▸ **Work to complete**:
Return the listing below in full, with every line exactly as it is.

## begin Data lines

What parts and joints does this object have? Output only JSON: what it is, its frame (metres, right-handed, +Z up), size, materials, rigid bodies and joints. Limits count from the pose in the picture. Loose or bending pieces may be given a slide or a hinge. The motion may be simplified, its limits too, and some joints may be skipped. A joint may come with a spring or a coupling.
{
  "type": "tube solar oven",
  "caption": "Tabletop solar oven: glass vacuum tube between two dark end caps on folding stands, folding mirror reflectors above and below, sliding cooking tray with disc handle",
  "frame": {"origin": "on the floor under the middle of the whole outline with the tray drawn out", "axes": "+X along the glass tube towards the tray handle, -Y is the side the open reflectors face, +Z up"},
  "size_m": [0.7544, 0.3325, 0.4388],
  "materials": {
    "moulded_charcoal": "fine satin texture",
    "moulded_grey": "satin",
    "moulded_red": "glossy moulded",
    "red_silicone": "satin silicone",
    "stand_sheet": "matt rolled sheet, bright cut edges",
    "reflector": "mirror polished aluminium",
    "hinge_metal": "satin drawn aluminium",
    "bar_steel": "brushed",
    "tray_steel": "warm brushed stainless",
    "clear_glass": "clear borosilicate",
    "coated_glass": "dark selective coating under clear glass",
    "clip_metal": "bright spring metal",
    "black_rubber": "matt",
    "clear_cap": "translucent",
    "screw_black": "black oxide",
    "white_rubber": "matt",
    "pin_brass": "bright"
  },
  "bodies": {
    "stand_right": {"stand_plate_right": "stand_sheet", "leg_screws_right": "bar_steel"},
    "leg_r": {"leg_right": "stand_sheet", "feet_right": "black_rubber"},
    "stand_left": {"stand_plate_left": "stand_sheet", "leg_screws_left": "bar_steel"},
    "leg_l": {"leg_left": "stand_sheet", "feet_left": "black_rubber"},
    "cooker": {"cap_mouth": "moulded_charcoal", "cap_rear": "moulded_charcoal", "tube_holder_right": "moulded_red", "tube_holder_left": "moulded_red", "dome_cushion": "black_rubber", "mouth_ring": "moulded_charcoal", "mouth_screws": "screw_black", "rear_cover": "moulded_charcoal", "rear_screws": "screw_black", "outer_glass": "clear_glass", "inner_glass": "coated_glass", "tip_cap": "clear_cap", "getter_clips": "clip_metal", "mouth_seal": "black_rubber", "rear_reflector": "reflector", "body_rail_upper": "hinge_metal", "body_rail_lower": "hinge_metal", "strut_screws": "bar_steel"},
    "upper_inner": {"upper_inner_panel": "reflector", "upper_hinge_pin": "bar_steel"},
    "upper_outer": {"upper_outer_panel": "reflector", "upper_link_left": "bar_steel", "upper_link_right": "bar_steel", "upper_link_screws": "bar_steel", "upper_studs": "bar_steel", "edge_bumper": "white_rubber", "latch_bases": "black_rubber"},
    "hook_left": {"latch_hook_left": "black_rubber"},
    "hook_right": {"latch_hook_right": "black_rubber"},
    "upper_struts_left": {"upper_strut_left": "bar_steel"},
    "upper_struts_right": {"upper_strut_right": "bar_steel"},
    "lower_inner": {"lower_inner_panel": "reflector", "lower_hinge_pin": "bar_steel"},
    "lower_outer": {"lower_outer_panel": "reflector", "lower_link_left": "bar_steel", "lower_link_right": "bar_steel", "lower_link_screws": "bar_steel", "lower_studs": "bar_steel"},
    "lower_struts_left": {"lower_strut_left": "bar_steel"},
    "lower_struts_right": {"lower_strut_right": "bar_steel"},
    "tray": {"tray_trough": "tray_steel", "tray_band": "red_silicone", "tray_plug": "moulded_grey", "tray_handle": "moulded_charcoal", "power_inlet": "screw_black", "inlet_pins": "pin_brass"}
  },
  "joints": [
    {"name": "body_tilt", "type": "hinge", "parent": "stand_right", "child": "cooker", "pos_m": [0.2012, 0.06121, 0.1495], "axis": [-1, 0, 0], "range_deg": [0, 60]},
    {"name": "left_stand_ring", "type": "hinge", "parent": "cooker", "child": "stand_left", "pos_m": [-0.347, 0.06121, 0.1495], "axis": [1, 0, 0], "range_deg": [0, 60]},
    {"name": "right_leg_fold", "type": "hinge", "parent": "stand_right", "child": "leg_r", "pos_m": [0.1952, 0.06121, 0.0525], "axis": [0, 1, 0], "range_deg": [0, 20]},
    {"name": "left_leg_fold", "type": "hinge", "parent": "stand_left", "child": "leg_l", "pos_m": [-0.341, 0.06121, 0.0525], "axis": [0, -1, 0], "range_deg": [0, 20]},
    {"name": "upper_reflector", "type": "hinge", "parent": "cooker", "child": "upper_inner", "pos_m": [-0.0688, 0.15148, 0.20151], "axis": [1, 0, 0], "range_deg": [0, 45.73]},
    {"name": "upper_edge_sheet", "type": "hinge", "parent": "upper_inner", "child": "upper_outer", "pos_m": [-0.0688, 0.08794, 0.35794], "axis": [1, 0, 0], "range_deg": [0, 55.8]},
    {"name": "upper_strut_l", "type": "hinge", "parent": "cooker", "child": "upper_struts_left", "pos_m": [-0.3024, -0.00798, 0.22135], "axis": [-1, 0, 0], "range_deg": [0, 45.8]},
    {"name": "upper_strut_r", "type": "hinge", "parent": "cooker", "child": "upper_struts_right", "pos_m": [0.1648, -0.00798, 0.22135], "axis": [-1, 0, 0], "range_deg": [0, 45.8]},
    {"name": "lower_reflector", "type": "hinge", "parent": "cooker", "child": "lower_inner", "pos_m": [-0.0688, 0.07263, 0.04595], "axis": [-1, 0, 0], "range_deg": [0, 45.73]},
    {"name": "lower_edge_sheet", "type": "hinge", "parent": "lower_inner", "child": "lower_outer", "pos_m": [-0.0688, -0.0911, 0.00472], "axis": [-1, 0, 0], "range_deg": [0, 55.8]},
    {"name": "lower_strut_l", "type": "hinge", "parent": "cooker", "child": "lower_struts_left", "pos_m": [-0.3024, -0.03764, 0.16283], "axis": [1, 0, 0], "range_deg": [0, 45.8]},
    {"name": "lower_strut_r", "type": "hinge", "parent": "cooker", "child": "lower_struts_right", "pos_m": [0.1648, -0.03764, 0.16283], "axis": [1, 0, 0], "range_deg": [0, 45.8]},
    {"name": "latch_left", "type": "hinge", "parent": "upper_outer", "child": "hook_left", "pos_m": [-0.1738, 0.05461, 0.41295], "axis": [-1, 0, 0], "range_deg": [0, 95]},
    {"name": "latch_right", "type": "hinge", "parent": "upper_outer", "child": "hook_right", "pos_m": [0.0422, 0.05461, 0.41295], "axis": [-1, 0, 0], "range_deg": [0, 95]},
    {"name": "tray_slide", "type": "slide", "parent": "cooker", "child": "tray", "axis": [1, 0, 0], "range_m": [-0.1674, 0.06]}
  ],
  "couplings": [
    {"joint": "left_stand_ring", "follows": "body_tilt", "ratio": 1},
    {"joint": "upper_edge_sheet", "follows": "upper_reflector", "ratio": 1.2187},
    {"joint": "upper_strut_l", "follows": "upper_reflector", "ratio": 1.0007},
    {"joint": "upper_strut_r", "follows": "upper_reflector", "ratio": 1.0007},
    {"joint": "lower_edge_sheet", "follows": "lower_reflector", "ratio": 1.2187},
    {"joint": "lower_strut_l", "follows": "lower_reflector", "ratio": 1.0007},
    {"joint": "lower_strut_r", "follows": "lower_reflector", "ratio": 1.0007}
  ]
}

## end Data lines

▸ **Solved problem**:
What parts and joints does this object have? Output only JSON: what it is, its frame (metres, right-handed, +Z up), size, materials, rigid bodies and joints. Limits count from the pose in the picture. Loose or bending pieces may be given a slide or a hinge. The motion may be simplified, its limits too, and some joints may be skipped. A joint may come with a spring or a coupling.
{
  "type": "tube solar oven",
  "caption": "Tabletop solar oven: glass vacuum tube between two dark end caps on folding stands, folding mirror reflectors above and below, sliding cooking tray with disc handle",
  "frame": {"origin": "on the floor under the middle of the whole outline with the tray drawn out", "axes": "+X along the glass tube towards the tray handle, -Y is the side the open reflectors face, +Z up"},
  "size_m": [0.7544, 0.3325, 0.4388],
  "materials": {
    "moulded_charcoal": "fine satin texture",
    "moulded_grey": "satin",
    "moulded_red": "glossy moulded",
    "red_silicone": "satin silicone",
    "stand_sheet": "matt rolled sheet, bright cut edges",
    "reflector": "mirror polished aluminium",
    "hinge_metal": "satin drawn aluminium",
    "bar_steel": "brushed",
    "tray_steel": "warm brushed stainless",
    "clear_glass": "clear borosilicate",
    "coated_glass": "dark selective coating under clear glass",
    "clip_metal": "bright spring metal",
    "black_rubber": "matt",
    "clear_cap": "translucent",
    "screw_black": "black oxide",
    "white_rubber": "matt",
    "pin_brass": "bright"
  },
  "bodies": {
    "stand_right": {"stand_plate_right": "stand_sheet", "leg_screws_right": "bar_steel"},
    "leg_r": {"leg_right": "stand_sheet", "feet_right": "black_rubber"},
    "stand_left": {"stand_plate_left": "stand_sheet", "leg_screws_left": "bar_steel"},
    "leg_l": {"leg_left": "stand_sheet", "feet_left": "black_rubber"},
    "cooker": {"cap_mouth": "moulded_charcoal", "cap_rear": "moulded_charcoal", "tube_holder_right": "moulded_red", "tube_holder_left": "moulded_red", "dome_cushion": "black_rubber", "mouth_ring": "moulded_charcoal", "mouth_screws": "screw_black", "rear_cover": "moulded_charcoal", "rear_screws": "screw_black", "outer_glass": "clear_glass", "inner_glass": "coated_glass", "tip_cap": "clear_cap", "getter_clips": "clip_metal", "mouth_seal": "black_rubber", "rear_reflector": "reflector", "body_rail_upper": "hinge_metal", "body_rail_lower": "hinge_metal", "strut_screws": "bar_steel"},
    "upper_inner": {"upper_inner_panel": "reflector", "upper_hinge_pin": "bar_steel"},
    "upper_outer": {"upper_outer_panel": "reflector", "upper_link_left": "bar_steel", "upper_link_right": "bar_steel", "upper_link_screws": "bar_steel", "upper_studs": "bar_steel", "edge_bumper": "white_rubber", "latch_bases": "black_rubber"},
    "hook_left": {"latch_hook_left": "black_rubber"},
    "hook_right": {"latch_hook_right": "black_rubber"},
    "upper_struts_left": {"upper_strut_left": "bar_steel"},
    "upper_struts_right": {"upper_strut_right": "bar_steel"},
    "lower_inner": {"lower_inner_panel": "reflector", "lower_hinge_pin": "bar_steel"},
    "lower_outer": {"lower_outer_panel": "reflector", "lower_link_left": "bar_steel", "lower_link_right": "bar_steel", "lower_link_screws": "bar_steel", "lower_studs": "bar_steel"},
    "lower_struts_left": {"lower_strut_left": "bar_steel"},
    "lower_struts_right": {"lower_strut_right": "bar_steel"},
    "tray": {"tray_trough": "tray_steel", "tray_band": "red_silicone", "tray_plug": "moulded_grey", "tray_handle": "moulded_charcoal", "power_inlet": "screw_black", "inlet_pins": "pin_brass"}
  },
  "joints": [
    {"name": "body_tilt", "type": "hinge", "parent": "stand_right", "child": "cooker", "pos_m": [0.2012, 0.06121, 0.1495], "axis": [-1, 0, 0], "range_deg": [0, 60]},
    {"name": "left_stand_ring", "type": "hinge", "parent": "cooker", "child": "stand_left", "pos_m": [-0.347, 0.06121, 0.1495], "axis": [1, 0, 0], "range_deg": [0, 60]},
    {"name": "right_leg_fold", "type": "hinge", "parent": "stand_right", "child": "leg_r", "pos_m": [0.1952, 0.06121, 0.0525], "axis": [0, 1, 0], "range_deg": [0, 20]},
    {"name": "left_leg_fold", "type": "hinge", "parent": "stand_left", "child": "leg_l", "pos_m": [-0.341, 0.06121, 0.0525], "axis": [0, -1, 0], "range_deg": [0, 20]},
    {"name": "upper_reflector", "type": "hinge", "parent": "cooker", "child": "upper_inner", "pos_m": [-0.0688, 0.15148, 0.20151], "axis": [1, 0, 0], "range_deg": [0, 45.73]},
    {"name": "upper_edge_sheet", "type": "hinge", "parent": "upper_inner", "child": "upper_outer", "pos_m": [-0.0688, 0.08794, 0.35794], "axis": [1, 0, 0], "range_deg": [0, 55.8]},
    {"name": "upper_strut_l", "type": "hinge", "parent": "cooker", "child": "upper_struts_left", "pos_m": [-0.3024, -0.00798, 0.22135], "axis": [-1, 0, 0], "range_deg": [0, 45.8]},
    {"name": "upper_strut_r", "type": "hinge", "parent": "cooker", "child": "upper_struts_right", "pos_m": [0.1648, -0.00798, 0.22135], "axis": [-1, 0, 0], "range_deg": [0, 45.8]},
    {"name": "lower_reflector", "type": "hinge", "parent": "cooker", "child": "lower_inner", "pos_m": [-0.0688, 0.07263, 0.04595], "axis": [-1, 0, 0], "range_deg": [0, 45.73]},
    {"name": "lower_edge_sheet", "type": "hinge", "parent": "lower_inner", "child": "lower_outer", "pos_m": [-0.0688, -0.0911, 0.00472], "axis": [-1, 0, 0], "range_deg": [0, 55.8]},
    {"name": "lower_strut_l", "type": "hinge", "parent": "cooker", "child": "lower_struts_left", "pos_m": [-0.3024, -0.03764, 0.16283], "axis": [1, 0, 0], "range_deg": [0, 45.8]},
    {"name": "lower_strut_r", "type": "hinge", "parent": "cooker", "child": "lower_struts_right", "pos_m": [0.1648, -0.03764, 0.16283], "axis": [1, 0, 0], "range_deg": [0, 45.8]},
    {"name": "latch_left", "type": "hinge", "parent": "upper_outer", "child": "hook_left", "pos_m": [-0.1738, 0.05461, 0.41295], "axis": [-1, 0, 0], "range_deg": [0, 95]},
    {"name": "latch_right", "type": "hinge", "parent": "upper_outer", "child": "hook_right", "pos_m": [0.0422, 0.05461, 0.41295], "axis": [-1, 0, 0], "range_deg": [0, 95]},
    {"name": "tray_slide", "type": "slide", "parent": "cooker", "child": "tray", "axis": [1, 0, 0], "range_m": [-0.1674, 0.06]}
  ],
  "couplings": [
    {"joint": "left_stand_ring", "follows": "body_tilt", "ratio": 1},
    {"joint": "upper_edge_sheet", "follows": "upper_reflector", "ratio": 1.2187},
    {"joint": "upper_strut_l", "follows": "upper_reflector", "ratio": 1.0007},
    {"joint": "upper_strut_r", "follows": "upper_reflector", "ratio": 1.0007},
    {"joint": "lower_edge_sheet", "follows": "lower_reflector", "ratio": 1.2187},
    {"joint": "lower_strut_l", "follows": "lower_reflector", "ratio": 1.0007},
    {"joint": "lower_strut_r", "follows": "lower_reflector", "ratio": 1.0007}
  ]
}